Мы успеваем буквально к последним аккордам в шествии «Бессмертного полка», после которого парад объявляется закрытым. С трибуны рядом спускается губернатор Константин Ильковский, спикер краевого заксобрания Наталья Жданова, глава читинской гордумы Анатолий Михалёв и другие. Останавливаются, смотрят в камеры. Фото на память.
«Это вот тот лысый губернатор наш что ли?» — баба Дуся наклоняется ко мне. Женщина в форме рядом хихикнула. Киваем враз: он самый.
«Пойду поговорю», — баба Дуся поправляет платок, отпускает мою руку и решительно идёт к повернувшемуся уходить в противоположную сторону Ильковскому. О чём-то говорят. По пути обратно останавливает глава Забайкальской митрополии Владимир. Возвращается довольная: «Парад не видела, но обоих поцеловала». Глаза блестят, если б не платок – кокетка лет восемнадцати.
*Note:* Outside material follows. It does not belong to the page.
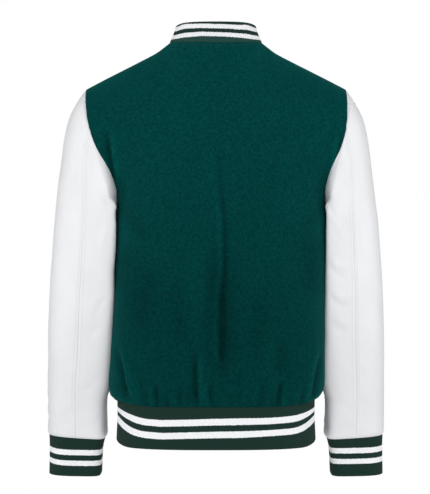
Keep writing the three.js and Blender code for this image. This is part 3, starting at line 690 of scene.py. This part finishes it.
def wool_material():
    made, tree, shader, node = material("wool_melton")
    at = node("ShaderNodeTexCoord").outputs["Object"]
    speck = node("ShaderNodeTexNoise", Vector=at, Scale=230.0, Detail=3.0, Roughness=0.55)
    spread = ranged(node, speck.outputs["Fac"], 0.32, 0.68)
    base = blended(node, spread, linear(0, 51, 50), linear(3, 66, 64))
    # painted light and shade: the colour is painted lighter over the shoulders and darker towards the hem by
    # height, with a little random patchiness
    height = node("ShaderNodeSeparateXYZ", Vector=at)
    patch = node("ShaderNodeTexNoise", Vector=at, Scale=11.0, Detail=2.0)
    painted_height_light = node("ShaderNodeMath", operation="MULTIPLY_ADD", i0=patch.outputs["Fac"], i1=0.16,
               i2=height.outputs["Z"])
    tone = ranged(node, painted_height_light.outputs[0], -0.42, 0.08, 0.74, 1.12)
    # painted crease shade: the creases' attribute darkens the colour in the troughs and lightens it on the
    # ridges
    painted_fold_shade = node("ShaderNodeAttribute", attribute_name="painted_fold_shade")
    shade = node("ShaderNodeMath", operation="MULTIPLY_ADD", i0=painted_fold_shade.outputs["Fac"], i1=CREASE_SHADE_PER_MM, i2=1.0)
    both = node("ShaderNodeMath", operation="MULTIPLY", i0=tone, i1=shade.outputs[0])
    lit = node("ShaderNodeVectorMath", operation="SCALE", i0=base, Scale=both.outputs[0])
    fine = node("ShaderNodeTexNoise", Vector=at, Scale=1300.0, Detail=3.0, Roughness=0.65)
    felt = node("ShaderNodeTexNoise", Vector=at, Scale=330.0, Detail=2.0, Distortion=0.6)
    low = node("ShaderNodeBump", Strength=0.45, Distance=0.0007, Height=felt.outputs["Fac"])
    high = node("ShaderNodeBump", Strength=0.5, Distance=0.0003, Height=fine.outputs["Fac"],
                Normal=low.outputs["Normal"])
    finished(tree, shader, {"Base Color": lit.outputs["Vector"], "Normal": high.outputs["Normal"]}, {
        "Roughness": 1.0, "Specular IOR Level": 0.02, "Sheen Weight": 0.26, "Sheen Roughness": 0.5,
        "Sheen Tint": linear(40, 150, 145)})
    return made


def leather_material():
    made, tree, shader, node = material("sleeve_leather")
    at = node("ShaderNodeTexCoord").outputs["Object"]
    tone = node("ShaderNodeTexNoise", Vector=at, Scale=22.0, Detail=3.0)
    base = blended(node, tone.outputs["Fac"], linear(229, 230, 233), linear(238, 239, 241))
    # painted shade: the colour is painted a little darker towards the cuff
    height = node("ShaderNodeSeparateXYZ", Vector=at)
    painted_cuff_shade = ranged(node, height.outputs["Z"], -0.58, -0.38, 0.925, 1.0)
    base = node("ShaderNodeVectorMath", operation="SCALE", i0=base, Scale=painted_cuff_shade)
    grain = node("ShaderNodeTexVoronoi", Vector=at, Scale=900.0, feature="F1")
    pores = node("ShaderNodeTexNoise", Vector=at, Scale=520.0, Detail=4.0, Roughness=0.6)
    soft = node("ShaderNodeTexNoise", Vector=at, Scale=60.0, Detail=3.0, Distortion=0.4)
    first = node("ShaderNodeBump", Strength=0.25, Distance=0.0012, Height=soft.outputs["Fac"])
    second = node("ShaderNodeBump", Strength=0.3, Distance=0.00025, Height=pores.outputs["Fac"],
                  Normal=first.outputs["Normal"])
    third = node("ShaderNodeBump", Strength=0.35, Distance=0.0002, Height=grain.outputs["Distance"],
                 Normal=second.outputs["Normal"])
    finished(tree, shader, {
        "Roughness": ranged(node, pores.outputs["Fac"], 0, 1, 0.44, 0.6),
        "Base Color": base.outputs["Vector"], "Normal": third.outputs["Normal"],
    }, {"Specular IOR Level": 0.35})
    return made


def knit_material(name, bands, dark, white, softness=0.35, foot=None):
    """Rib knit with white stripes. Bands are the lower and upper edges of the stripes, in mm up the cloth."""
    made, tree, shader, node = material(name)
    uv = node("ShaderNodeUVMap", uv_map="cloth").outputs["UV"]
    at = node("ShaderNodeTexCoord").outputs["Object"]
    split = node("ShaderNodeSeparateXYZ", Vector=uv)
    wobble = node("ShaderNodeTexNoise", Vector=at, Scale=420.0, Detail=1.0)
    shift = node("ShaderNodeMath", operation="MULTIPLY_ADD", i0=wobble.outputs["Fac"], i1=0.0016, i2=-0.0008)
    height = node("ShaderNodeMath", operation="ADD", i0=split.outputs["Y"], i1=shift.outputs[0])
    total = None
    for low, high in bands:
        up = ranged(node, height.outputs[0], (low - softness) * MM, (low + softness) * MM)
        down = ranged(node, height.outputs[0], (high + softness) * MM, (high - softness) * MM)
        band = node("ShaderNodeMath", operation="MULTIPLY", i0=up, i1=down)
        total = band if total is None else node(
            "ShaderNodeMath", operation="MAXIMUM", i0=total.outputs[0], i1=band.outputs[0])
    fleck = node("ShaderNodeTexNoise", Vector=at, Scale=700.0, Detail=2.0)
    dark_yarn = blended(node, fleck.outputs["Fac"], linear(*[max(v - 9, 0) for v in dark]),
                        linear(*[v + 9 for v in dark]))
    white_yarn = blended(node, fleck.outputs["Fac"], linear(*[v - 10 for v in white]), linear(*white))
    colour = blended(node, total.outputs[0], dark_yarn, white_yarn)
    if foot is not None:
        low = ranged(node, height.outputs[0], (foot[0] + softness) * MM, (foot[0] - softness) * MM)
        colour = blended(node, low, colour, linear(*foot[1]))
    # stitches: a small V in each rib, 1.5 mm high
    along_x = node("ShaderNodeMath", operation="MULTIPLY", i0=split.outputs["X"],
                   i1=2 * math.pi * 1000 / RIB_PITCH)
    side = node("ShaderNodeMath", operation="COSINE", i0=along_x.outputs[0])
    lean = node("ShaderNodeMath", operation="MULTIPLY", i0=side.outputs[0], i1=1.6)
    rise = node("ShaderNodeMath", operation="MULTIPLY_ADD", i0=height.outputs[0],
                i1=2 * math.pi * 1000 / 1.5, i2=lean.outputs[0])
    loop = node("ShaderNodeMath", operation="SINE", i0=rise.outputs[0])
    low = node("ShaderNodeBump", Strength=0.35, Distance=0.0003, Height=loop.outputs[0])
    fuzz = node("ShaderNodeBump", Strength=0.4, Distance=0.0003, Height=fleck.outputs["Fac"],
                Normal=low.outputs["Normal"])
    finished(tree, shader, {"Base Color": colour, "Normal": fuzz.outputs["Normal"]}, {
        "Roughness": 0.95, "Specular IOR Level": 0.06, "Sheen Weight": 0.04})
    return made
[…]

«Губернатор-то наш позвал на приём 12 мая. Пойду, конечно. Поговорю», — мы медленно идём на остановку, где прощаемся. Обмениваемся номерами, чтобы созвониться после разговора с губернатором.
«Ты, дочка, терпи. Здоровье будет, и всё будет. Трудно вам молодым, но для вас воевали. Ты знай, у меня родные в той войне потерялись. Раньше горевали, а теперь смотрю на вас и думаю, что не зря всё», — и глаза чистые-чистые, морщинками укутанные. День Победы – он ведь не только для них, искалеченных, не дождавшихся, всю жизнь работавших на износ, но и для нас – чтобы мы помнили, чтобы дорожили каждым днём подаренной теми неизвестными солдатами, их жёнами, матерями и детьми Победе.
Так и заговорились, так и ушла, так и не сфотографировала с гвоздиками на память.